In 1779 Thomas Jefferson drafted The Virginia Act for Establishing Religious Freedom, though it wasn’t passed by the General Assembly of the Commonwealth of Virginia until 1786. This document was plainly and clearly in support of the separation of religion and government.

…Lord both of body and mind, yet chose not to propagate it by coercions on either, as was in his Almighty power to do…

From The Virginia Act for Establishing Religious Freedom

Jefferson expressed his fervent belief in the importance of the separation of religion and government in many personal letters and official documents, but one of the most famous instances was in his letter to the Danbury Baptists. In this letter Jefferson quoted the First Amendment in his agreements with the Danbury Baptists that states should not have established governments and that all religion and government should be separate. Jefferson then goes on to say the famous line, “…thus building a wall of separation between Church & State.”

Jefferson’s strict interpretation of the First Amendment as a “wall of separation,” implying that church and state should be completely separate, which is much more stringent than the Amendment’s phrasing, has had a very lasting effect on the way Americans interpret the Constitution. This shows that Jefferson truly believed that a government should have no say in the personal religion of its subjects.


Jefferson’s Religion

Whether Thomas Jefferson’s support of religious freedom was due to an unorthodox religion of his own is still obscure today. Thomas Jefferson, raised Anglican, was reluctant to reveal his own religion to the public. Historians theorize that Thomas Jefferson was a deist, but he never publicly declared himself as such.

I inquire after no man’s, and trouble none with mine…”     -Thomas Jefferson to Miles King (1814)

Many aspects of Jefferson’s life have lead modern historians to believe that he was a pious Christian. As president of the United States, Thomas Jefferson regularly attended Capitol church. Jefferson even included prayers in many of his letters, such as the one he wrote to the Danbury Baptists.

I reciprocate your kind prayers for the protection & blessing of the common father and creator of man, and tender you for yourselves & your religious association, assurances of my high respect & esteem.

-Thomas Jefferson to the Danbury Baptists (1802)
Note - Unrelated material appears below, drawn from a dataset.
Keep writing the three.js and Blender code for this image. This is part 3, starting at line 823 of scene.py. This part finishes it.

Alternatively, many historians today see Jefferson’s beliefs as very Deist. Thomas Jefferson was definitely a thinking, logical man. While his particular religious beliefs are hard to pin-down, he was supportive of the morality embodied in religion as shown in the letter he wrote to Unitarian Jared Sparks.

The religion of Jesus is founded in the Unity of God, and this principle chiefly, gave it triumph over the rabble of heathen gods then acknowledged. Thinking men of all nations rallied readily to the doctrine of one only God, and embraced it with the pure-morals which Jesus inculcated.”  – Thomas Jefferson to Jared Sparks (1820)
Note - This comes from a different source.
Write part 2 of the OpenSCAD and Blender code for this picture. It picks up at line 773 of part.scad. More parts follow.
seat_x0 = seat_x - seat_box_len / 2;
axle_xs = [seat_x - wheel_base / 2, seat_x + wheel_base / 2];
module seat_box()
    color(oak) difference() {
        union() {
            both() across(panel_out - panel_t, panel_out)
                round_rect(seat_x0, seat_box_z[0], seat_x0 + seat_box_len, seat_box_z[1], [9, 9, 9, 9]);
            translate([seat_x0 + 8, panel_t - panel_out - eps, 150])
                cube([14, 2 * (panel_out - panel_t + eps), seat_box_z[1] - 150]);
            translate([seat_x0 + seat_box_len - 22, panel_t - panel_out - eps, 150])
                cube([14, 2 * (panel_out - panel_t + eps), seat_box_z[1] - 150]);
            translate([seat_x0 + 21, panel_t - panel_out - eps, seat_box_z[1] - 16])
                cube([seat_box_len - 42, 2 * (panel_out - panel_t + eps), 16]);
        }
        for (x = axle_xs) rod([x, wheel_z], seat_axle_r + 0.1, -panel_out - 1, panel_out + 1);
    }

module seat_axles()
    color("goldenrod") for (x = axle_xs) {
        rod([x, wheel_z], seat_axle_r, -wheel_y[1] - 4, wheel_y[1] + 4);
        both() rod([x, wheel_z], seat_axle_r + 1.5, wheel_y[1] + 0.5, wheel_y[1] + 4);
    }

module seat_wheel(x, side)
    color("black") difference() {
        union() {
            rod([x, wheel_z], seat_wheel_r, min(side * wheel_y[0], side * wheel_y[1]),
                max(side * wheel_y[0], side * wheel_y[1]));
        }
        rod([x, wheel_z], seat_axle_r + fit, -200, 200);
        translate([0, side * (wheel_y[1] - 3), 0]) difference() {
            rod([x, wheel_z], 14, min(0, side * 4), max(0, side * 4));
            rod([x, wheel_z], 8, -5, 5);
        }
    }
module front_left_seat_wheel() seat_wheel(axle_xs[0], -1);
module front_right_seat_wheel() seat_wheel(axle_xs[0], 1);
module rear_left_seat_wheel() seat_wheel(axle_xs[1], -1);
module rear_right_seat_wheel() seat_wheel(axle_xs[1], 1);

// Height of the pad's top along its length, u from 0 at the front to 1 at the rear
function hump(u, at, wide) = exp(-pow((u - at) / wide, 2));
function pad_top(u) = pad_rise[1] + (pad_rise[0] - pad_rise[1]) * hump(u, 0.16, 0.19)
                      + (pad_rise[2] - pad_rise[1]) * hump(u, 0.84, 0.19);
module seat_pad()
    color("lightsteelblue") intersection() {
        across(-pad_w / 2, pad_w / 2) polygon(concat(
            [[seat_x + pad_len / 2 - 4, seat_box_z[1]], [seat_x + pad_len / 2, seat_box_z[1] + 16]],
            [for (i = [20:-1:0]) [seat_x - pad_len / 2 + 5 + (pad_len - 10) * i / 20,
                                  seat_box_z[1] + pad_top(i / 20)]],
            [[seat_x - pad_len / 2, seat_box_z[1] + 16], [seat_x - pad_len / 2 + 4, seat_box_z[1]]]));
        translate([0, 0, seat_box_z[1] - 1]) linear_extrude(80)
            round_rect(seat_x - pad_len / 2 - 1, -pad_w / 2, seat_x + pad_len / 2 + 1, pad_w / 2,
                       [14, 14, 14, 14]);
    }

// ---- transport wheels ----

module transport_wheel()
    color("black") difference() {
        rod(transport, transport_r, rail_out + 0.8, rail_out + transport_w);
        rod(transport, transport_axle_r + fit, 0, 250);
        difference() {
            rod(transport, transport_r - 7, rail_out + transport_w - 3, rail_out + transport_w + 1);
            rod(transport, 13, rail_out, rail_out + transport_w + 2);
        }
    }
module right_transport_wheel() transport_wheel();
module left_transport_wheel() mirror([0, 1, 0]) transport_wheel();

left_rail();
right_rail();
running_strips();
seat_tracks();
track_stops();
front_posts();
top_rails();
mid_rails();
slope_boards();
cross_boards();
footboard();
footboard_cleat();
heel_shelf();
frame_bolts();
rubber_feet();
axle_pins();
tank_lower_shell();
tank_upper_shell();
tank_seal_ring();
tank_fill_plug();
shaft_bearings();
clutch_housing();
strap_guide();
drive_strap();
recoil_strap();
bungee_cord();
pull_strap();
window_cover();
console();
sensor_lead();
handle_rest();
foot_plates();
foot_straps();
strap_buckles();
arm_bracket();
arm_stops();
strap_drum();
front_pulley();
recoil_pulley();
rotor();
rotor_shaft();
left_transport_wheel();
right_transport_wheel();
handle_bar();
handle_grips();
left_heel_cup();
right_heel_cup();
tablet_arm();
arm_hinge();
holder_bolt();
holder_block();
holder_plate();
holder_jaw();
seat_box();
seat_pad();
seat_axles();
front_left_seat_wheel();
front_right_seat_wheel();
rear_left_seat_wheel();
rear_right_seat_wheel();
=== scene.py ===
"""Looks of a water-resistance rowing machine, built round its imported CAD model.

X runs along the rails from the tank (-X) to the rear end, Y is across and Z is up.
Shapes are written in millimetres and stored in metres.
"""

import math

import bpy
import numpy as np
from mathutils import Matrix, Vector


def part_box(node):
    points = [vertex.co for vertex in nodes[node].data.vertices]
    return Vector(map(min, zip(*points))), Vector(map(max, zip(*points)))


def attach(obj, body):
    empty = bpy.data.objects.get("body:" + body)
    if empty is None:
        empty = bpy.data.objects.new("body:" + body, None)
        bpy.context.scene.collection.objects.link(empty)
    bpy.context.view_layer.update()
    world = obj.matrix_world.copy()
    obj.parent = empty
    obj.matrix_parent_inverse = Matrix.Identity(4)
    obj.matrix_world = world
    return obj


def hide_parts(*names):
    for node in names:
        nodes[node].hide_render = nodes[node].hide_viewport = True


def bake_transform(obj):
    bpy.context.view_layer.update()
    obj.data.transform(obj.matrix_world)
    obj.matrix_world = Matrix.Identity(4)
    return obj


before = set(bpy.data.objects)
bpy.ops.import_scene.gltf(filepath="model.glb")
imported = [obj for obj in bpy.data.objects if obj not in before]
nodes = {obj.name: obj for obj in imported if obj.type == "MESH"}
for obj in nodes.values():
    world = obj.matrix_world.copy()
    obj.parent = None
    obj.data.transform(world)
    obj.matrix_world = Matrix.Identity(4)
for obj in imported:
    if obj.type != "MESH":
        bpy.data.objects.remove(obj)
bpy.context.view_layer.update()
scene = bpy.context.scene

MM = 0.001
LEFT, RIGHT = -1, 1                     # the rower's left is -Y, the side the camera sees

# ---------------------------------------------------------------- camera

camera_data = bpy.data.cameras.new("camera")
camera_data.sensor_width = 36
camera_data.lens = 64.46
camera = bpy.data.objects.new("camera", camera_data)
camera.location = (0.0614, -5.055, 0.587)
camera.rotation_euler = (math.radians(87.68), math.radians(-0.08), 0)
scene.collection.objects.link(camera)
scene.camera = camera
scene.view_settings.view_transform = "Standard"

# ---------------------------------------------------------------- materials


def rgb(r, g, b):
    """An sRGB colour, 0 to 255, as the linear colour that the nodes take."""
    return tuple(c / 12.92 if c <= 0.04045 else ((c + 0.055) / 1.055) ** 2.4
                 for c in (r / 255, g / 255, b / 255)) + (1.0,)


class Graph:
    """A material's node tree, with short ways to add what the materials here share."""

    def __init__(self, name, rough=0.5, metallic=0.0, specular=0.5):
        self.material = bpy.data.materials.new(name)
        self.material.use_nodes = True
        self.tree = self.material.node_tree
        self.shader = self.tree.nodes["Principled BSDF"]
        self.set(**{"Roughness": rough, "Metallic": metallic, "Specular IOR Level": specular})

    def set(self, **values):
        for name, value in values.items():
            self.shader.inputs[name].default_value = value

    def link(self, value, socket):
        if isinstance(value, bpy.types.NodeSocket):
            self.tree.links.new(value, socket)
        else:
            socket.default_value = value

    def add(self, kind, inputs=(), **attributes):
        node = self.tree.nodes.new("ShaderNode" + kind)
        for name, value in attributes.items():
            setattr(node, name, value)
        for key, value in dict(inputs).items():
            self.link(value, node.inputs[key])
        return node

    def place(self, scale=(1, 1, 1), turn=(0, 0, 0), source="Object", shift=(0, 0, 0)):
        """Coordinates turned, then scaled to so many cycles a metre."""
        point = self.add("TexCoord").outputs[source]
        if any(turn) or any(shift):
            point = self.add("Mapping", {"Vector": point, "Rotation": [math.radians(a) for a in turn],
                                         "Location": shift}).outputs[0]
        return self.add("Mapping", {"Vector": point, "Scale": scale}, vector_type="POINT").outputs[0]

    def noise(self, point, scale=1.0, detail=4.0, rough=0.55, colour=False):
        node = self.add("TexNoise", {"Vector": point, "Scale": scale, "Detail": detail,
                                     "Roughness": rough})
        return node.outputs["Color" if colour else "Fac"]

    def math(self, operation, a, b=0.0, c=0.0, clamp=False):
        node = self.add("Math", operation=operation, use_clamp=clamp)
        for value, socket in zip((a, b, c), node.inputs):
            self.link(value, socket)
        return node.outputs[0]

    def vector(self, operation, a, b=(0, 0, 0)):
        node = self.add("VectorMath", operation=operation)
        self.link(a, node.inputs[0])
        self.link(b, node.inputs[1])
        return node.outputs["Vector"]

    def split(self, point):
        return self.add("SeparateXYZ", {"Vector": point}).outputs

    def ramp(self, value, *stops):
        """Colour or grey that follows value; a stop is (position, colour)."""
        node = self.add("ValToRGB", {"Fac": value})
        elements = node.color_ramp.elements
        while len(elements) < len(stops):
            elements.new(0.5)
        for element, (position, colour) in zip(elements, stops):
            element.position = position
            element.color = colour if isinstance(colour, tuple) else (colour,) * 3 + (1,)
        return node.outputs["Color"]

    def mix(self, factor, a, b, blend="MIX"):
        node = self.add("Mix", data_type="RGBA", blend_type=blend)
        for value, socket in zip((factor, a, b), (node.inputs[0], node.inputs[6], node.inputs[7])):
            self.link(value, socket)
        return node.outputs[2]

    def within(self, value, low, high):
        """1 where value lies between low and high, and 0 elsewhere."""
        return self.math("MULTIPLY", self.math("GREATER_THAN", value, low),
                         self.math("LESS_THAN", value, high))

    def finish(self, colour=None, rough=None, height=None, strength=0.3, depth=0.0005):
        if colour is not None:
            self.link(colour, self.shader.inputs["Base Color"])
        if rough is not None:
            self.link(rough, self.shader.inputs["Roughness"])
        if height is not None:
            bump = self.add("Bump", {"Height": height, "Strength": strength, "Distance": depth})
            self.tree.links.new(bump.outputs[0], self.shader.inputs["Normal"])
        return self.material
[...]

As shown in this quote, Jefferson supported the “pure-morals” of Christianity and the belief in the morals of a religion without the supporting belief in the supernatural elements of that religion. This is often attributed to Deism, especially in the 18th century.

Jefferson was very critical toward established religion, even going so far as to fear the tyrannical danger of established clergy men. In a letter Jefferson wrote to his nephew Peter Carr in 1787, he even said “Question with boldness even the existence of a god; because, if there be one, he must more approve the homage of reason, than that of blindfolded fear.”   As a logical man who readily questioned Christianity and vocally promoted the need for a separation between religion and government, Jefferson was a cut-and-dry devout Christian. Unfortunately, no one can truly known what Jefferson’s personal beliefs were. Modern historians can simply review how Jefferson acted through letters and first hand accounts and offer speculation.


What is Deism?

Deism wasn’t a widely popular religion in 18th century America, but it did have a small, influential pool of followers. Deism began in Europe in the 17th century along with the Enlightenment. Deists of the 17th and 18th centuries often attempted to downplay the differences in their beliefs to traditional Christianity to keep debate from breaking out into a larger controversy.  While deism follows many of the beliefs of Christianity, it rejects the supernatural aspects. Deists believe in the moral teachings of Jesus Christ, but they do not believe that he was the son of God who could perform miracles or that he was raised from the dead. Deism revolves around the idea that religious truths are subject to human reason and, as such, is often referred to as the “Religion of nature” and the “thinking man’s religion”. Jefferson himself produced a Bible in which he simply cut out the supernatural elements of Christ’s life, evidence that Jefferson likely held Deism as his personal religion.


Discussion Questions

  1. Did Thomas Jefferson’s political beliefs correspond to and/or affect his views on religious freedom? How so?
  2. Did Thomas Jefferson’s personal religious beliefs affect his views on religious freedom? How so?
  3. What is Jeffersonian Democracy, what are the ideals, and what political party would these ideals match up with today?